Look through the material below and copy exactly the lines from the line with "Write the three.js" to the line with "const spineHoleOffset = 1.25;", those two lines included.

.....

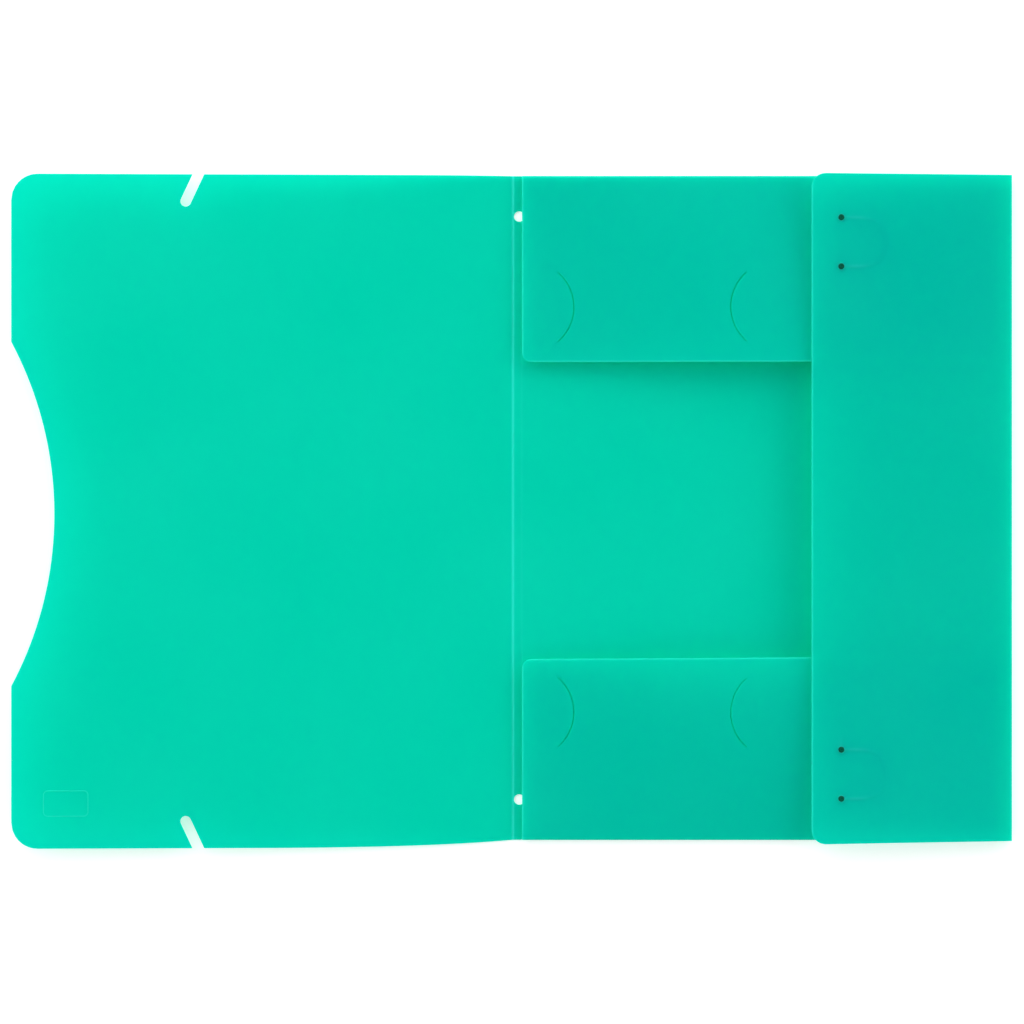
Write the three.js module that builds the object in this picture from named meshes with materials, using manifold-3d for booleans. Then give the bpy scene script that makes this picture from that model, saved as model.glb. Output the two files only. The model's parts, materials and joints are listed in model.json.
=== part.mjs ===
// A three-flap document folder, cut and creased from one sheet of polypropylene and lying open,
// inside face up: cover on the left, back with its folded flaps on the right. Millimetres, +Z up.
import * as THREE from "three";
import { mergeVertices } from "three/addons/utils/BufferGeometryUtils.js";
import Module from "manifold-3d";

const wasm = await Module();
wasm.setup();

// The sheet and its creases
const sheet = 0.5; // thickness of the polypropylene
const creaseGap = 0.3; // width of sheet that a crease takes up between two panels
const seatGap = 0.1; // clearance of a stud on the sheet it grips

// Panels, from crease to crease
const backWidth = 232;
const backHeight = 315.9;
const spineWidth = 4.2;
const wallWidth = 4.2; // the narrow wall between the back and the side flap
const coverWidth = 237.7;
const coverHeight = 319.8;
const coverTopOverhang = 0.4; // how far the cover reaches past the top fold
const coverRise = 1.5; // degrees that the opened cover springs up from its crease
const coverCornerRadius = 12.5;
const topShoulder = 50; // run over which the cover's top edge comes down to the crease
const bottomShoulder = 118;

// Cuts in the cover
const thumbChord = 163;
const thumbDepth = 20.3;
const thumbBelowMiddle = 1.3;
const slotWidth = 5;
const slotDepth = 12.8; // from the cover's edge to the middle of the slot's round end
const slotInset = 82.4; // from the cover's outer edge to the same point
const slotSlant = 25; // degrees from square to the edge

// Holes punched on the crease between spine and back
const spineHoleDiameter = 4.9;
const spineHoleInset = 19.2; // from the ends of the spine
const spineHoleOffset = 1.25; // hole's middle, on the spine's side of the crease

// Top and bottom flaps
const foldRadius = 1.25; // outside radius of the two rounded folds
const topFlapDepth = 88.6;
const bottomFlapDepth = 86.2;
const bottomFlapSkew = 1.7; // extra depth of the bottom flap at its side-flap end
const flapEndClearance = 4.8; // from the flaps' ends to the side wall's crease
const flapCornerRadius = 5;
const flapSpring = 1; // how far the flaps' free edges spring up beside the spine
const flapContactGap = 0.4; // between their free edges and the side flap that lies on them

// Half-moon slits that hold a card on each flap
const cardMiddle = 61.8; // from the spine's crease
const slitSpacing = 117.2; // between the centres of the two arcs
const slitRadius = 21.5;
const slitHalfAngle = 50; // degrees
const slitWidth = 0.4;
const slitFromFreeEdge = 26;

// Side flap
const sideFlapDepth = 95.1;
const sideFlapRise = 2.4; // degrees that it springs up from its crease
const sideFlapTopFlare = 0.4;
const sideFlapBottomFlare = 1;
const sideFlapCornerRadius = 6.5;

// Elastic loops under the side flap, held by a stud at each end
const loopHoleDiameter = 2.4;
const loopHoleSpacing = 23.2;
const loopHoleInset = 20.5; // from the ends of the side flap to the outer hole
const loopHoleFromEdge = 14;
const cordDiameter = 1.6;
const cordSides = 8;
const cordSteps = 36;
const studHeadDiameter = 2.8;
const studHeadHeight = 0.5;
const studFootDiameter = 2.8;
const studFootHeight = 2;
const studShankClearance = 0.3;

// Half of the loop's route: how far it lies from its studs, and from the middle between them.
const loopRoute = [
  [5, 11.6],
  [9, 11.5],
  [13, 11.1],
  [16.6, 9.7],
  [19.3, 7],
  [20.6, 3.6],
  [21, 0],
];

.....

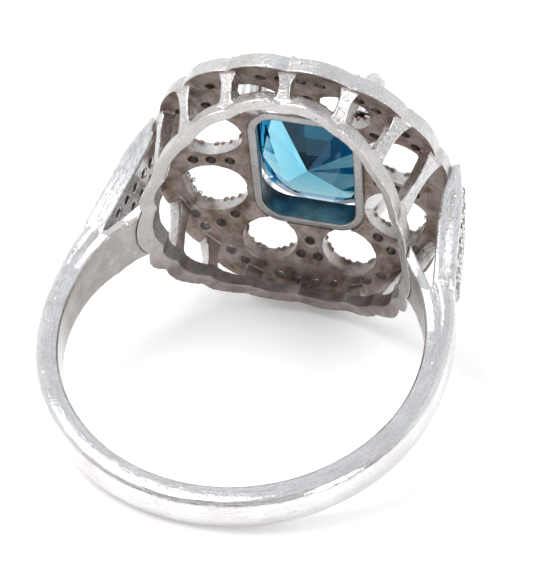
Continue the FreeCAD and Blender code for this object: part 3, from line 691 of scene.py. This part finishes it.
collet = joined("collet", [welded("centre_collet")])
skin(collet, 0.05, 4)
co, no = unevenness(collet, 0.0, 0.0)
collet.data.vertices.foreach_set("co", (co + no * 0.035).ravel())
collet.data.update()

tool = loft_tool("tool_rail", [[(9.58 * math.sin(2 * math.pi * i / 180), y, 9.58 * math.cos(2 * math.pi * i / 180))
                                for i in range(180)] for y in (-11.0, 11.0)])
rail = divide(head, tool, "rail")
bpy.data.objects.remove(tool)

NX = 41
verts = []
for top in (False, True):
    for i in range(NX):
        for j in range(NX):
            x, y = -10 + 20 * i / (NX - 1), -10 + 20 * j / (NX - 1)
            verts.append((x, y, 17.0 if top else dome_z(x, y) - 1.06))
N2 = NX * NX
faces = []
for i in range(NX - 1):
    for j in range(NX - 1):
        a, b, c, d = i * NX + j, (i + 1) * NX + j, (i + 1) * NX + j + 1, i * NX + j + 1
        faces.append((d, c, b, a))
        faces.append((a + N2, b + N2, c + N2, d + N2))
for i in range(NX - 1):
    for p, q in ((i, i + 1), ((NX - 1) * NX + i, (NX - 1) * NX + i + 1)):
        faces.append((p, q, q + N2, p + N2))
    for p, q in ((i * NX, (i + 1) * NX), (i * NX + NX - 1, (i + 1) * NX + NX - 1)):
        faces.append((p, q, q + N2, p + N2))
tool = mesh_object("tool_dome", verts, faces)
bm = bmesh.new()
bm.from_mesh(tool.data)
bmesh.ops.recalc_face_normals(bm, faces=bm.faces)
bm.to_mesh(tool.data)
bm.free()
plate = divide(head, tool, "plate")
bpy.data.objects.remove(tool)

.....

▶ _Output of the exercise_
Write the three.js module that builds the object in this picture from named meshes with materials, using manifold-3d for booleans. Then give the bpy scene script that makes this picture from that model, saved as model.glb. Output the two files only. The model's parts, materials and joints are listed in model.json.
=== part.mjs ===
// A three-flap document folder, cut and creased from one sheet of polypropylene and lying open,
// inside face up: cover on the left, back with its folded flaps on the right. Millimetres, +Z up.
import * as THREE from "three";
import { mergeVertices } from "three/addons/utils/BufferGeometryUtils.js";
import Module from "manifold-3d";

const wasm = await Module();
wasm.setup();

// The sheet and its creases
const sheet = 0.5; // thickness of the polypropylene
const creaseGap = 0.3; // width of sheet that a crease takes up between two panels
const seatGap = 0.1; // clearance of a stud on the sheet it grips

// Panels, from crease to crease
const backWidth = 232;
const backHeight = 315.9;
const spineWidth = 4.2;
const wallWidth = 4.2; // the narrow wall between the back and the side flap
const coverWidth = 237.7;
const coverHeight = 319.8;
const coverTopOverhang = 0.4; // how far the cover reaches past the top fold
const coverRise = 1.5; // degrees that the opened cover springs up from its crease
const coverCornerRadius = 12.5;
const topShoulder = 50; // run over which the cover's top edge comes down to the crease
const bottomShoulder = 118;

// Cuts in the cover
const thumbChord = 163;
const thumbDepth = 20.3;
const thumbBelowMiddle = 1.3;
const slotWidth = 5;
const slotDepth = 12.8; // from the cover's edge to the middle of the slot's round end
const slotInset = 82.4; // from the cover's outer edge to the same point
const slotSlant = 25; // degrees from square to the edge

// Holes punched on the crease between spine and back
const spineHoleDiameter = 4.9;
const spineHoleInset = 19.2; // from the ends of the spine
const spineHoleOffset = 1.25; // hole's middle, on the spine's side of the crease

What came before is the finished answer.